Direction ▸
Please output the lines shown below exactly as they appear.

[Start Recorded information]

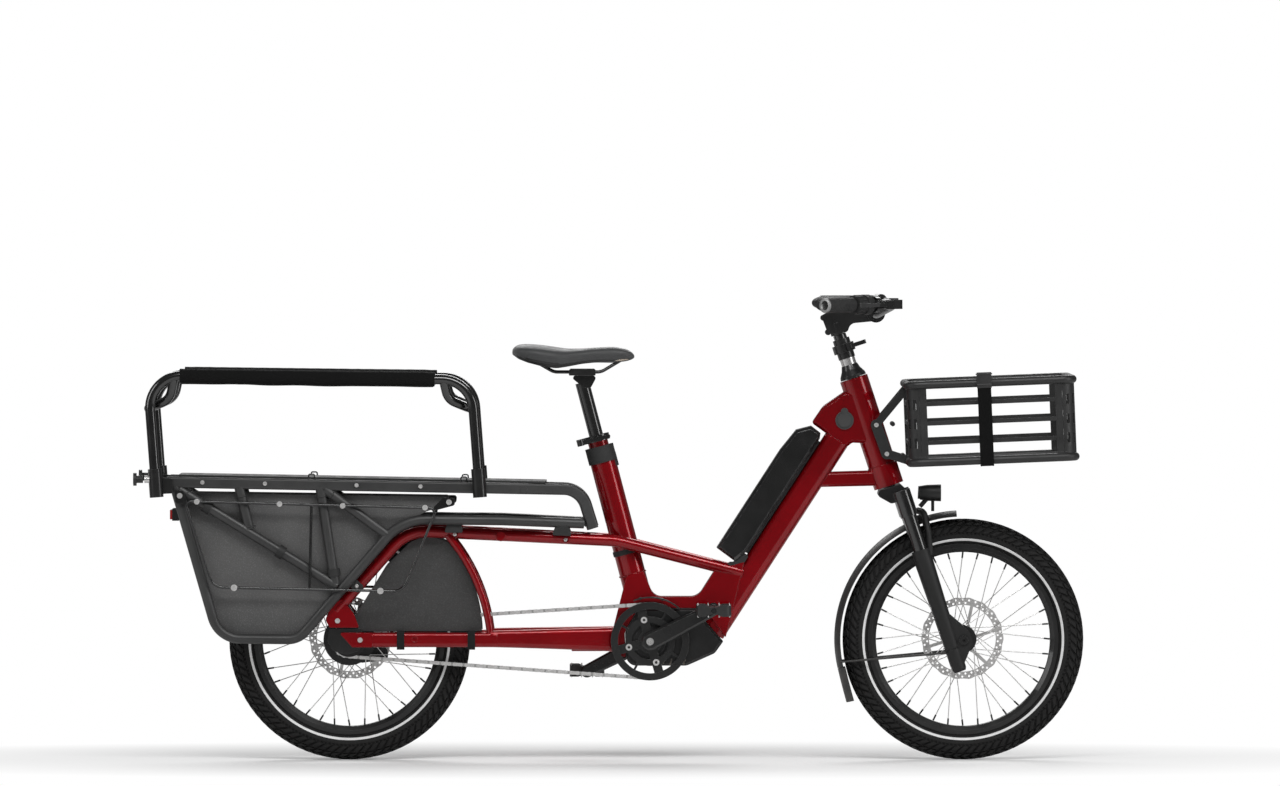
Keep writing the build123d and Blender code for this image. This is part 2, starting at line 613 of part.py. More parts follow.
def arched_section(half, edge, crown, thick):
    """Section of an arched sheet: its half width, the radii of its edges and crown, and its thickness."""
    return Face(Wire([
        ThreePointArc((-half, edge), (0, crown), (half, edge)).edge(),
        Line((half, edge), (half, edge - thick)).edge(),
        ThreePointArc((half, edge - thick), (0, crown - thick), (-half, edge - thick)).edge(),
        Line((-half, edge - thick), (-half, edge)).edge()]))


def mudguard(axle_x, start, arc):
    """Arched mudguard shell round a wheel."""
    return turned(arched_section(32, 270, 281, 2), axle_x, AXLE_HEIGHT, start, arc)


def front_mudguard():
    """Front mudguard, its flap and the stays to the fork's lugs."""
    shell = mudguard(FRONT_AXLE_X, 93, 100)
    reach, end = 1500, 193.3
    centre_x = FRONT_AXLE_X - reach * cos(radians(end))
    centre_z = AXLE_HEIGHT - reach * sin(radians(end))
    flap = turned(Pos(0, reach) * arched_section(34, 267, 281, 3), centre_x, centre_z, end, 2.45)
    stay = rod((500, -34, 214), (735, -58, 235), 2.4) - fork_lowers() - shell
    bracket = STEER * Pos(45, 0, -334) * Box(16, 20, 12) - fork_lowers() - shell
    return [shell, flap, *both_sides(stay), bracket]


LAMP_X, LAMP_Z = 670, 582


def headlight():
    """Lamp housing with its bracket, on the fork's arch."""
    lamp = Plane(origin=(LAMP_X, 0, LAMP_Z + 1), z_dir=(1, 0, -0.05)) * Cylinder(14, 8, align=BASE)
    body = loft([Plane(origin=(LAMP_X + x, 0, LAMP_Z), z_dir=(1, 0, 0)) * Circle(radius)
                 for x, radius in ((4, 15), (20, 17.5), (50, 18.5))], ruled=True)
    cavity = Plane(origin=(LAMP_X + 44, 0, LAMP_Z), z_dir=(1, 0, 0)) * Cylinder(16, 10, align=BASE)
    lens = Plane(origin=(LAMP_X + 45, 0, LAMP_Z), z_dir=(1, 0, 0)) * Cylinder(15.9, 4.5, align=BASE)
    arm = rod((674, 0, 552), (690, 0, 570), 5) - body - fork_lowers()
    pin = rod((702, 0, 542), (702, 0, 566), 3.5) - body
    return [lamp + body - cavity, lens, arm, pin]


def stem_column():
    """Rubber cone, ring and slotted sleeve that clamp round the steerer."""
    rounds = ((1.5, 29), (8, 28), (20, 21), (31, 17.5))
    cone = loft([Plane(origin=(0, 0, z)) * Circle(radius) for z, radius in rounds], ruled=True)
    ring = Pos(0, 0, 31) * Cylinder(16.5, 15, align=BASE)
    sleeve = Pos(0, 0, 46) * Cylinder(18.5, 44, align=BASE)
    collar = Pos(0, 0, 60) * Cylinder(24, 18, align=BASE) + Pos(14, -24, 60) * Box(14, 14, 18, align=BASE)
    steerer = Cylinder(14.32, 110, align=BASE)
    return [STEER * (part - steerer) for part in (cone, ring, sleeve + collar)]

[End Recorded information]

Written answer ▸
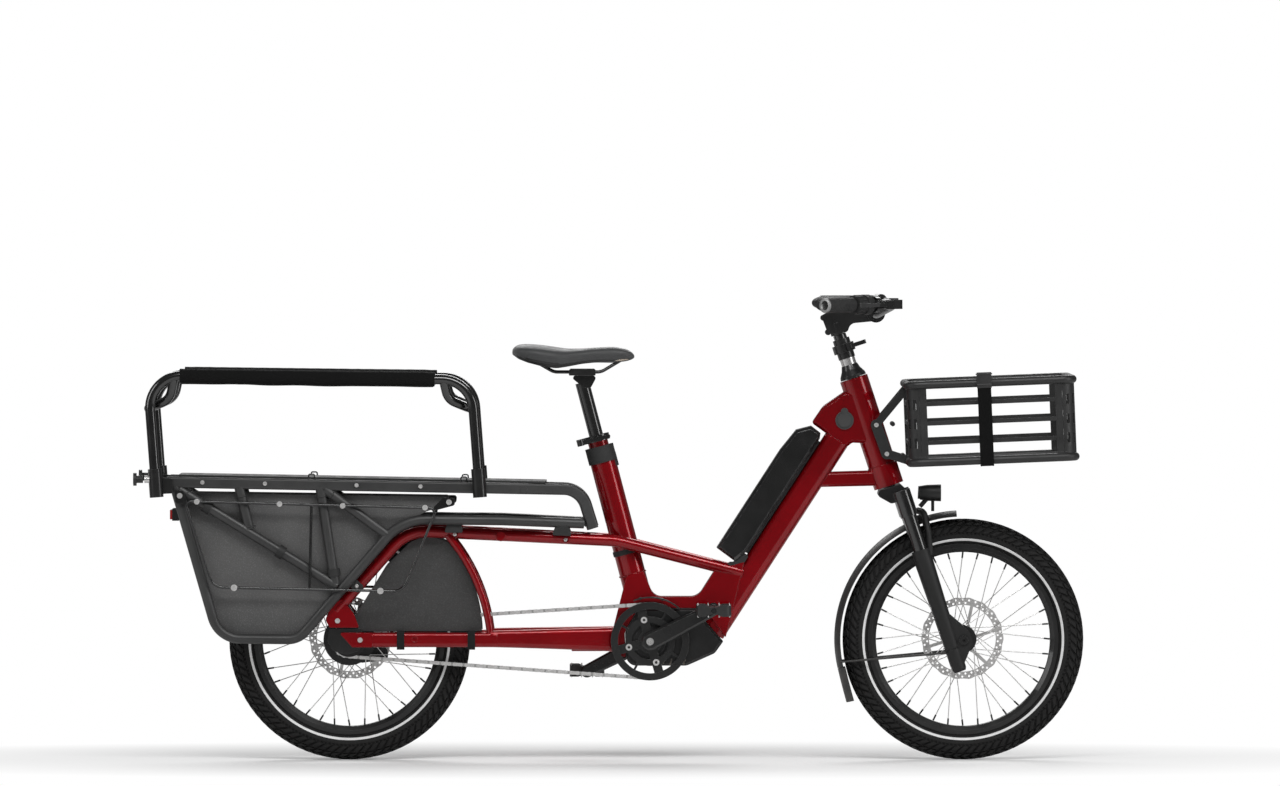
Keep writing the build123d and Blender code for this image. This is part 2, starting at line 613 of part.py. More parts follow.
def arched_section(half, edge, crown, thick):
    """Section of an arched sheet: its half width, the radii of its edges and crown, and its thickness."""
    return Face(Wire([
        ThreePointArc((-half, edge), (0, crown), (half, edge)).edge(),
        Line((half, edge), (half, edge - thick)).edge(),
        ThreePointArc((half, edge - thick), (0, crown - thick), (-half, edge - thick)).edge(),
        Line((-half, edge - thick), (-half, edge)).edge()]))


def mudguard(axle_x, start, arc):
    """Arched mudguard shell round a wheel."""
    return turned(arched_section(32, 270, 281, 2), axle_x, AXLE_HEIGHT, start, arc)


def front_mudguard():
    """Front mudguard, its flap and the stays to the fork's lugs."""
    shell = mudguard(FRONT_AXLE_X, 93, 100)
    reach, end = 1500, 193.3
    centre_x = FRONT_AXLE_X - reach * cos(radians(end))
    centre_z = AXLE_HEIGHT - reach * sin(radians(end))
    flap = turned(Pos(0, reach) * arched_section(34, 267, 281, 3), centre_x, centre_z, end, 2.45)
    stay = rod((500, -34, 214), (735, -58, 235), 2.4) - fork_lowers() - shell
    bracket = STEER * Pos(45, 0, -334) * Box(16, 20, 12) - fork_lowers() - shell
    return [shell, flap, *both_sides(stay), bracket]


LAMP_X, LAMP_Z = 670, 582


def headlight():
    """Lamp housing with its bracket, on the fork's arch."""
    lamp = Plane(origin=(LAMP_X, 0, LAMP_Z + 1), z_dir=(1, 0, -0.05)) * Cylinder(14, 8, align=BASE)
    body = loft([Plane(origin=(LAMP_X + x, 0, LAMP_Z), z_dir=(1, 0, 0)) * Circle(radius)
                 for x, radius in ((4, 15), (20, 17.5), (50, 18.5))], ruled=True)
    cavity = Plane(origin=(LAMP_X + 44, 0, LAMP_Z), z_dir=(1, 0, 0)) * Cylinder(16, 10, align=BASE)
    lens = Plane(origin=(LAMP_X + 45, 0, LAMP_Z), z_dir=(1, 0, 0)) * Cylinder(15.9, 4.5, align=BASE)
    arm = rod((674, 0, 552), (690, 0, 570), 5) - body - fork_lowers()
    pin = rod((702, 0, 542), (702, 0, 566), 3.5) - body
    return [lamp + body - cavity, lens, arm, pin]


def stem_column():
    """Rubber cone, ring and slotted sleeve that clamp round the steerer."""
    rounds = ((1.5, 29), (8, 28), (20, 21), (31, 17.5))
    cone = loft([Plane(origin=(0, 0, z)) * Circle(radius) for z, radius in rounds], ruled=True)
    ring = Pos(0, 0, 31) * Cylinder(16.5, 15, align=BASE)
    sleeve = Pos(0, 0, 46) * Cylinder(18.5, 44, align=BASE)
    collar = Pos(0, 0, 60) * Cylinder(24, 18, align=BASE) + Pos(14, -24, 60) * Box(14, 14, 18, align=BASE)
    steerer = Cylinder(14.32, 110, align=BASE)
    return [STEER * (part - steerer) for part in (cone, ring, sleeve + collar)]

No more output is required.